Maybe Americans got the idea from French and Spanish right after the Louisiana purchase ????
 
This would be a very difficult thing to prove or even get a solid idea of.
My inclination is post 1800. But, this is based mostly on period paintings earlier than that not showing horns attached to bags, but many of those don't clearly show the area the attachment would be, it wasn't the focus of the artist.
 
Anyone have an opinion?
There are paintings of bags with horns or flasks attached that date to the 1500s. Until the bombing of WWII, there were bags (dating to the late 1600s) with attached horns or flasks, and paintings of those particular bags in use by known individuals.

There are bags with attached horns in private collections (and probably museums, didn't look) in the UK that were collected 1748-1782 in what is now the US. (There were some pretty neat pouches that didn't have horns attached too.) There is at least one drawing of a Hessian soldier (1780 IIRC) that seems to show the horn attached to his pouch, while others around him seem to be using belt pouches (or possibly cartridge boxes). By 1814 (arguably, possibly earlier--maybe as early as 1803 but this hasn't been shown via documentation), the US Gov't was issuing riflemen a pouch with attached horn.

So there you go. Documented use of a horn or flask attached to the pouch straps . . . if you're re-enacting as a 16th century sailor on a British merchantman landing for water on an unknown island, a German prince hunting in what is now Germany a generation after the Peace of Westphalia, a souvenir-collecting Scottish officer in His Majesty's army serving in the North American colonies during the Seven Years War or the AWI, an oddball Hessian chasseur serving as an auxiliary to His Majesty's army in Nova Scotia in 1780, or a US Rifleman in 1814-1840ish carrying an 1803 Harpers Ferry/1814 or 1817 Common Rifle/flint Hall breechloader (or possibly in the first year of the US Civil War, when states emptied their armories to arm state troops).
 
I’m of two minds on this.
People tended to follow styles in time.

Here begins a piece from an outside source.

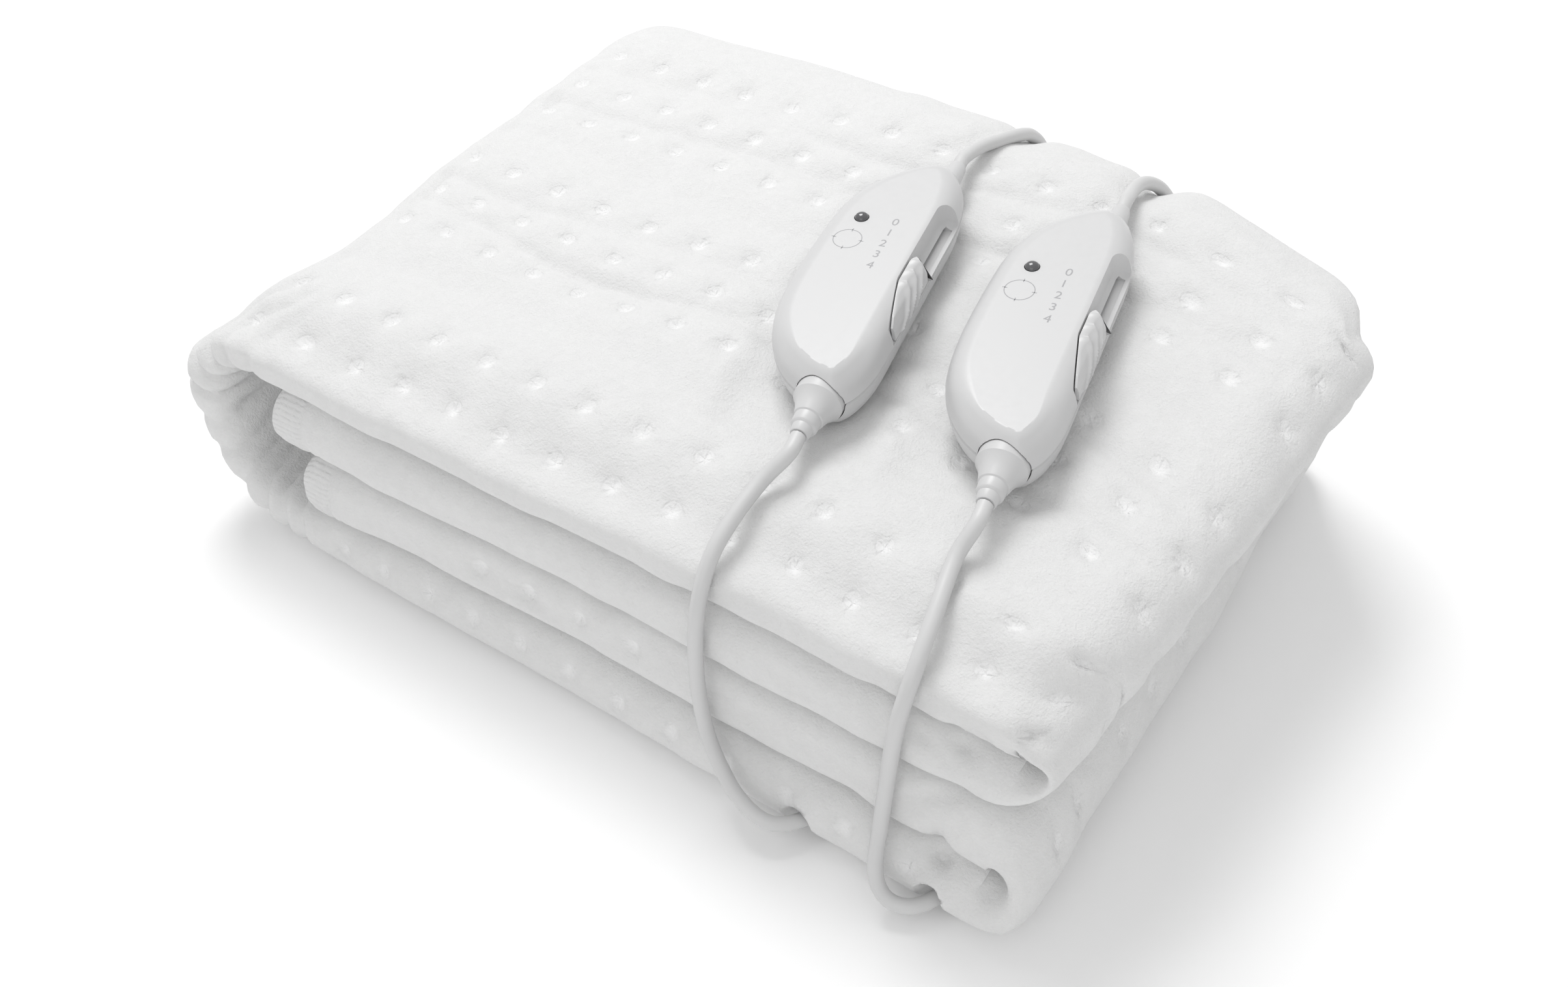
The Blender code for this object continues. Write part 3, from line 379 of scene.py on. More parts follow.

Does this mean they didn’t improvise and adapt?
We know pockets were not used on rifleman shirts. However of three documented revolutionary known shirts one has pockets. Was it originally on the shirt, added later? We don’t know.
How common was it?
When did such shirts become in to use?
We don’t associate them with F and I period, but someone made the first when was that?
They were common ten years later.
What could you do with the materials of the time in the way they made stuff.
Paintings are few and set. 99.999 left no visible record.
However
If we do what ever we want then we move to Steam punk/rev fair.
Yet if we say someone couldn’t do such and such how real are we representing the past?